Therapy often induces in cancer cells a type of programmed death known as apoptosis, which is orchestrated by a piece of elaborate protein machinery. Cells, however, also produce anti-death proteins that inhibit key elements of that machinery. Whether a stressed cell dies or survives depends on the balance of pro-death and anti-death proteins, and cancer cells tend to produce large quantities of the latter to escape apoptosis and resist therapy.

BH3 mimetics inhibit anti-death proteins, tipping the balance in favour of cell suicide. Notably, one BH3 mimetic has already been approved for the treatment of certain blood cancers, and other such drugs are in various stages of development.

Dynamic BH3 profiling (DBP), developed in Letai’s laboratory, measures that same balance of pro-death and anti-death proteins to gauge how primed a patient’s tumour cells are for apoptosis following exposure to a drug. It thus represents a potentially rapid and unbiased method for screening hundreds of drugs at a time to find those most likely to treat a given patient’s tumours.

Novel drug screen can individualise cancer therapy Study
Novel drug screen can individualise cancer therapy: Study 5

Daniels, Letai and colleagues used DBP to examine a “library study” of 192 compounds that perturb metabolism–developed in the laboratory of Ludwig Harvard Co-Director Joan Brugge–for their effects on normal and TNBC cells. Eight disrupted cancer cell metabolism but left normal cells unperturbed.

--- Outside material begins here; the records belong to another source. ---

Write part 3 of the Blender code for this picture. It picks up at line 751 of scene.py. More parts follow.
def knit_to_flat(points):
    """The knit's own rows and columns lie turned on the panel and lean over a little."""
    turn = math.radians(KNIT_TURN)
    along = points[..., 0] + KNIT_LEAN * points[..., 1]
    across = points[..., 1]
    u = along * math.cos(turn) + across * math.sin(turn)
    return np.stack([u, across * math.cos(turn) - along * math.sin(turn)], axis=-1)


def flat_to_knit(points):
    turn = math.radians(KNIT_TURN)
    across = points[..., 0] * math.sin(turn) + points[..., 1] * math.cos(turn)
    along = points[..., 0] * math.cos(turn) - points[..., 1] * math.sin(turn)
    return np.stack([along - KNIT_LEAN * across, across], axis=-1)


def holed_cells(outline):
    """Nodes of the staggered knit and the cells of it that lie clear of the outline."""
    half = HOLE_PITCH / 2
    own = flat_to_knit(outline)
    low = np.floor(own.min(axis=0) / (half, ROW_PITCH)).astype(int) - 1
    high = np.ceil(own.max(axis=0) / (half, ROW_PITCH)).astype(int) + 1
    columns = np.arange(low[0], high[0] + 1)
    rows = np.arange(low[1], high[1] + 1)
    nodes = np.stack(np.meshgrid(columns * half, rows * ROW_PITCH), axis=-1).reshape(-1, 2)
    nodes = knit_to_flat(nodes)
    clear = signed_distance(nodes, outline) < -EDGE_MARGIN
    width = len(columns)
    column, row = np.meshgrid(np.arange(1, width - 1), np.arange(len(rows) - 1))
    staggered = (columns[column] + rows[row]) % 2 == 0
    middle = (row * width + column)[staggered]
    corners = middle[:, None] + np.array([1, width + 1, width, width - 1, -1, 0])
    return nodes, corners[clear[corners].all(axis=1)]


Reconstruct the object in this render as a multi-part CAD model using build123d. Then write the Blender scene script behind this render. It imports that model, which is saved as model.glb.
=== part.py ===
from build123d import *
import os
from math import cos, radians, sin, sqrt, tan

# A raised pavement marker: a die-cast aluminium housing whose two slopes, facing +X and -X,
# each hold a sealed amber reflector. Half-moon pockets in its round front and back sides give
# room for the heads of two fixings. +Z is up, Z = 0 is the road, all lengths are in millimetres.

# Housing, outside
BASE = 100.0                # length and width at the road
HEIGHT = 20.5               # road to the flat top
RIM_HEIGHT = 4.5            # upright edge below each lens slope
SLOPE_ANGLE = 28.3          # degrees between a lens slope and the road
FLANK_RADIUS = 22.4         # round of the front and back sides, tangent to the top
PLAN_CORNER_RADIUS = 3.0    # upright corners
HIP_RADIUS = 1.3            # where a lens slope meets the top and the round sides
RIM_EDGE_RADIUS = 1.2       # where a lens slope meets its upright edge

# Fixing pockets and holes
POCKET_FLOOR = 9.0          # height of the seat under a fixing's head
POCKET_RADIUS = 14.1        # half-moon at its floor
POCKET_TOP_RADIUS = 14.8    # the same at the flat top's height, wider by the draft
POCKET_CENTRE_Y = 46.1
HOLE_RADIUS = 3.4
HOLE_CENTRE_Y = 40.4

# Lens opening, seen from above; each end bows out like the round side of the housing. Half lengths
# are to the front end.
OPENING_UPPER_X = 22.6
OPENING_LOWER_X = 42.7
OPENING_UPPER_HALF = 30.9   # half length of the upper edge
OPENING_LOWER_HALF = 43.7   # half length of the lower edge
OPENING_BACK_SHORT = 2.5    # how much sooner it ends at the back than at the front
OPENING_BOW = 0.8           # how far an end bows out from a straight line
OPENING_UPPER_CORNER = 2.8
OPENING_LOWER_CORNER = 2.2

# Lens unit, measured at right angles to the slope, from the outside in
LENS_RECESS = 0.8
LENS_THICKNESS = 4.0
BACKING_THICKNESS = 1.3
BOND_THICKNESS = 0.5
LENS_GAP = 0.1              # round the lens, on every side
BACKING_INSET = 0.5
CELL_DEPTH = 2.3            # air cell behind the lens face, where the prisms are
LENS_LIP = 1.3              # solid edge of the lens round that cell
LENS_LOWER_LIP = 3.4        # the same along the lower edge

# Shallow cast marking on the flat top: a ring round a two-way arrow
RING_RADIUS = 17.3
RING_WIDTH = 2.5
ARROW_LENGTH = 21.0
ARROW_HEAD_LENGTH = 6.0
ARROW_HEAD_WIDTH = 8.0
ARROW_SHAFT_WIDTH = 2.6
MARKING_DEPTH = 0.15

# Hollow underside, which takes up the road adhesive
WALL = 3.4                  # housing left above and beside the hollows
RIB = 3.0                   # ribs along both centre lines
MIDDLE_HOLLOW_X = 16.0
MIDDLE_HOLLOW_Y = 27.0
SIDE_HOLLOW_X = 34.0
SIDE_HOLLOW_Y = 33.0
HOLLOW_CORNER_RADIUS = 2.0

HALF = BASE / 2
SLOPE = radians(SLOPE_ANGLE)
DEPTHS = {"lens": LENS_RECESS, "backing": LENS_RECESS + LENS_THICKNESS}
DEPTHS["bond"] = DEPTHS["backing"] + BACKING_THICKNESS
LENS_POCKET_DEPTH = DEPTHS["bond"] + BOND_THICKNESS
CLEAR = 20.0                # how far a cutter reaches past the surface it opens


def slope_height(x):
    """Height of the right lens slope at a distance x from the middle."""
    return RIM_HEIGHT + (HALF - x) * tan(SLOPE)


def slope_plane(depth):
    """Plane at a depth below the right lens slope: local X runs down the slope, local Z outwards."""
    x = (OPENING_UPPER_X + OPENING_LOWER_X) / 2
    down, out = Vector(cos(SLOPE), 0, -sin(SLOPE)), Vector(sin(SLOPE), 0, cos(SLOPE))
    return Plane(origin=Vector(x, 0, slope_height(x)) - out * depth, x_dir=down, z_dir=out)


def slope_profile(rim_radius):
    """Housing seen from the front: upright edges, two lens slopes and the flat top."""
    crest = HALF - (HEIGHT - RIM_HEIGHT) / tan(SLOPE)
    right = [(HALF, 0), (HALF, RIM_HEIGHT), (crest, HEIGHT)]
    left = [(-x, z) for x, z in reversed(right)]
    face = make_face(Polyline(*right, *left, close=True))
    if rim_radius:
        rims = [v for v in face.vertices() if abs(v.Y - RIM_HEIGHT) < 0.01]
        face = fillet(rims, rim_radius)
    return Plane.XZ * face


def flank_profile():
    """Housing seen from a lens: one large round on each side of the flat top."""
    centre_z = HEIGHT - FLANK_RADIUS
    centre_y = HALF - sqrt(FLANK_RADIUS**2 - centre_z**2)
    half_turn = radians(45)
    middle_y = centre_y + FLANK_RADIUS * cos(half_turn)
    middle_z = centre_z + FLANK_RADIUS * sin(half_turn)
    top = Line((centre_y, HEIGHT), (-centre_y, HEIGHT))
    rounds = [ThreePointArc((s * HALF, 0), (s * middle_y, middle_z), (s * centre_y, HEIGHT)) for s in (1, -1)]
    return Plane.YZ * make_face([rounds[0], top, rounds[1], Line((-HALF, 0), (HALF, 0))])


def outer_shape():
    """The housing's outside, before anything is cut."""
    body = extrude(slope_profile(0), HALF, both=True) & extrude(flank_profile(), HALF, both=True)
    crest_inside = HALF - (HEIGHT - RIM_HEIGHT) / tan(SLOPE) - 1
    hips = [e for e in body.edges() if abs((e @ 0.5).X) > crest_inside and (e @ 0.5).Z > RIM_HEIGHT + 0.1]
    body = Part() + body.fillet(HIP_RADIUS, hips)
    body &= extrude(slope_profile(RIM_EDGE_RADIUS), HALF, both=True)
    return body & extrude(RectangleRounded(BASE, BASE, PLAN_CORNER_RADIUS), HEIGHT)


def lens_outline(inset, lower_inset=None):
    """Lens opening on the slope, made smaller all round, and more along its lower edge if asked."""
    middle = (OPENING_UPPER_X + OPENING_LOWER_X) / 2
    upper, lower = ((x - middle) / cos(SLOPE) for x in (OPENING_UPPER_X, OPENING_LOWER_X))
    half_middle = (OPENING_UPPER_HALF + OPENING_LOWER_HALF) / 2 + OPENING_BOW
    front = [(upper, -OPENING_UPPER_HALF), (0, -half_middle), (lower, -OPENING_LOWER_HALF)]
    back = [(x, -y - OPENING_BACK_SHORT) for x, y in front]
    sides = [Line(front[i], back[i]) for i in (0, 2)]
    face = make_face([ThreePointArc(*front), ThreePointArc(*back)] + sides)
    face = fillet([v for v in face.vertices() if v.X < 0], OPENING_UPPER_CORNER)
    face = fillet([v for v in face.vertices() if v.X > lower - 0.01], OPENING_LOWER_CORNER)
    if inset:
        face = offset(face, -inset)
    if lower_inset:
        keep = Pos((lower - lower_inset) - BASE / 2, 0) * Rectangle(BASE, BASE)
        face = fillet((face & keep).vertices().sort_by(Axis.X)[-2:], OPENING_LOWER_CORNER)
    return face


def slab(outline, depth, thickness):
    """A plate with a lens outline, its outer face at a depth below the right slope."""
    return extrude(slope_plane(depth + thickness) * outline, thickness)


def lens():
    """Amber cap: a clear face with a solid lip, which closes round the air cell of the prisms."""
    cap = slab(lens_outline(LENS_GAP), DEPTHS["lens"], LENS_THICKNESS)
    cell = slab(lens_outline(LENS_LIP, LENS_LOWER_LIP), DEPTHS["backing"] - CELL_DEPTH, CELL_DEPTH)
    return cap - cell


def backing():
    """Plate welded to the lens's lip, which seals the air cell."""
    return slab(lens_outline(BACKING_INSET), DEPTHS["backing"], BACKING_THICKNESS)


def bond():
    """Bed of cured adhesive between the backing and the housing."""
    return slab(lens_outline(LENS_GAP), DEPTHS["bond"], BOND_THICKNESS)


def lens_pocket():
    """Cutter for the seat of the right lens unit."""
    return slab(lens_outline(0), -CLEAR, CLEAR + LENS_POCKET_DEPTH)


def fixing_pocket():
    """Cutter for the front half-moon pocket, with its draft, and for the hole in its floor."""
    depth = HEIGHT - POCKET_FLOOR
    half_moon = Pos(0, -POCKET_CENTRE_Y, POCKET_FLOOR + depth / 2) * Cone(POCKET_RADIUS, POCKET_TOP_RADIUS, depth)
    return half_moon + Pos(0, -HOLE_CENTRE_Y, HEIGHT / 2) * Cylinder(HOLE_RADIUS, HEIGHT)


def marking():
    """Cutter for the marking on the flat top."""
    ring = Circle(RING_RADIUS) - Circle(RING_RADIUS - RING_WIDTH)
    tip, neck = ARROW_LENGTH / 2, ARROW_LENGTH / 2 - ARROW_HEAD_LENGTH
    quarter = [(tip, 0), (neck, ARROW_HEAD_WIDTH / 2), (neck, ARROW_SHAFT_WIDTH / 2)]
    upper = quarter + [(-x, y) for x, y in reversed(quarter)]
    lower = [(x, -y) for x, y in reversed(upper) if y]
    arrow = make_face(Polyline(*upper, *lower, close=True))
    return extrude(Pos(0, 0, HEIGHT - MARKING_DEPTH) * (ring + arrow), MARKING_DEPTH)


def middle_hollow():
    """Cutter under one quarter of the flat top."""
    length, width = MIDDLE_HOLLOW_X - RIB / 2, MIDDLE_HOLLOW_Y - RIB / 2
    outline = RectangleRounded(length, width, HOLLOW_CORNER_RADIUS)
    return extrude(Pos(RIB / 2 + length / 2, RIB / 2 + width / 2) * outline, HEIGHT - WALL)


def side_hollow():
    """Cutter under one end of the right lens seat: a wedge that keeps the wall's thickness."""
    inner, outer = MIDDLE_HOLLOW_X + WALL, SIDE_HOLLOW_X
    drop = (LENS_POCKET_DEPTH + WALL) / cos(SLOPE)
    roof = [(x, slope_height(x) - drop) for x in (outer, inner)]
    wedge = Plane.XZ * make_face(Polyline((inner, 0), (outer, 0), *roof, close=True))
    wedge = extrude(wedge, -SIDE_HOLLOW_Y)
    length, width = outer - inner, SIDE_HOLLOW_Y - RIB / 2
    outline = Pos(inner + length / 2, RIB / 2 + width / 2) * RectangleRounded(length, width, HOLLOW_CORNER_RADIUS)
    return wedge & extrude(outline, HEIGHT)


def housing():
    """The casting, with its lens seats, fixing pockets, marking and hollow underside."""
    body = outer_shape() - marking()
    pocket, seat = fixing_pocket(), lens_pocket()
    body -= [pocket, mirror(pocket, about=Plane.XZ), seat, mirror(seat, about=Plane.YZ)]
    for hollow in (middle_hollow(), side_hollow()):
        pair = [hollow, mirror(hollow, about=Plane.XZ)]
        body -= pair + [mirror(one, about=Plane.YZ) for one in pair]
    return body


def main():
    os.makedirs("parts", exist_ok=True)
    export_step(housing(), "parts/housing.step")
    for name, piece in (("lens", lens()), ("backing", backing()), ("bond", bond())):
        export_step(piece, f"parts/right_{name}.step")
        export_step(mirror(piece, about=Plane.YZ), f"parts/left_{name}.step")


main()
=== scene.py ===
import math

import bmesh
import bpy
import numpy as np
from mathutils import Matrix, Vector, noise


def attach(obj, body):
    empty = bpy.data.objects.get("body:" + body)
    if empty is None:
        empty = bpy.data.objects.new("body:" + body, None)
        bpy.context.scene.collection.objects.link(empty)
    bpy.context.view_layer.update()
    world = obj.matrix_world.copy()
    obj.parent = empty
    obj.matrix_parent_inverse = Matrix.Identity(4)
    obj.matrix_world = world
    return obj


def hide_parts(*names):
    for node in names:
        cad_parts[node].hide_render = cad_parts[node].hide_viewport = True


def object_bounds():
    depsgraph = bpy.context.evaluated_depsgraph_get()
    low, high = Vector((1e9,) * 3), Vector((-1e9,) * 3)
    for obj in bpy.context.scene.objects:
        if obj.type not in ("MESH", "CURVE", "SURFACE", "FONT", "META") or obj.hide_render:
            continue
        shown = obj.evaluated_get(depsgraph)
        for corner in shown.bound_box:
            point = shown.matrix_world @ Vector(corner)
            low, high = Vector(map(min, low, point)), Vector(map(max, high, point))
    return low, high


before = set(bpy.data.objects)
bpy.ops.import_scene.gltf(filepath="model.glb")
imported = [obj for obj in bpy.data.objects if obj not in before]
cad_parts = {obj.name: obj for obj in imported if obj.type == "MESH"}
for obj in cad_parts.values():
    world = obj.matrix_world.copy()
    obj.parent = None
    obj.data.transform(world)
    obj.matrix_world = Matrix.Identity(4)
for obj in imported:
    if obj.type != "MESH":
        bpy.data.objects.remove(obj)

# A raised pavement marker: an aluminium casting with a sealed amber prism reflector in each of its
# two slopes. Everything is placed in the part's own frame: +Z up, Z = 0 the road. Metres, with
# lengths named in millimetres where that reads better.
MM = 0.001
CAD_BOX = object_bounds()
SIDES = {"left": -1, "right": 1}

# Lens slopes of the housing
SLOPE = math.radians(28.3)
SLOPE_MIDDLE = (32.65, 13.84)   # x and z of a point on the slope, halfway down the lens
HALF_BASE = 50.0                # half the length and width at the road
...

Two of these drugs target an enzyme known as NAMPT, which participates in one of three biochemical pathways that produce NAD+, a molecule of critical importance to metabolism. Some sensitive TNBC cell lines, the researchers showed, were dependent on the pathway involving NAMPT. They also ran a DBP screen to find out which specific anti-death proteins the TNBC cells depended on for survival following NAMPT inhibition. They used this information to identify the most effective BH3 mimetic drug to use in combination with NAMPT inhibitors.

Using two mouse models of patient-derived TNBC tumours developed in Brugge’s lab, the researchers showed that only the mice bearing NAMPT-dependent tumours responded to a combination of the NAMPT inhibitor and the BH3 mimetic. They propose that the NAMPT inhibitor, which proved too toxic as a single agent, might be repurposed as a combination therapy given at lower doses with BH3 mimetics.

“What we’ve shown overall is that we can use DBP to find metabolic regulators of apoptotic priming and specific anti-apoptotic dependencies in tumours and so identify powerful combinations of metabolic compounds and BH3 mimetics for therapy,” said Daniels.

Letai’s laboratory study is using DBP to methodically identify other drug combinations for the treatment of a variety of cancers. Because it is a functional drug screen- examining only whether a given drug primes cancer cells for death- DBP does not require prior knowledge of cancer’s inner workings or genetic aberrations.

“We don’t have to be limited to drug targets that are identifiable only by genetic mutations, which are only a tiny fraction of the true targets out there in the cancer world,” said Letai.

He and his colleagues are also planning a clinical trial using DBP to identify tailored therapies for individual patients diagnosed with myelogenous leukaemia.

Letai and Daniels note that the regular inter-lab meetings and collaborative model of the Ludwig Harvard Center were critical to the conception, design and conduct of the study.

“It was a way of combining a unique set of expertise. I’m good at cell death, not good at metabolism. Veerle is good at metabolism and cell death but was lacking some key tools to do her initial screening, so we turned to other members of the Ludwig Harvard Center who actually had those tools. We wouldn’t have been aware of that expertise if we weren’t at the Center because Harvard is a very big place,” said Letai.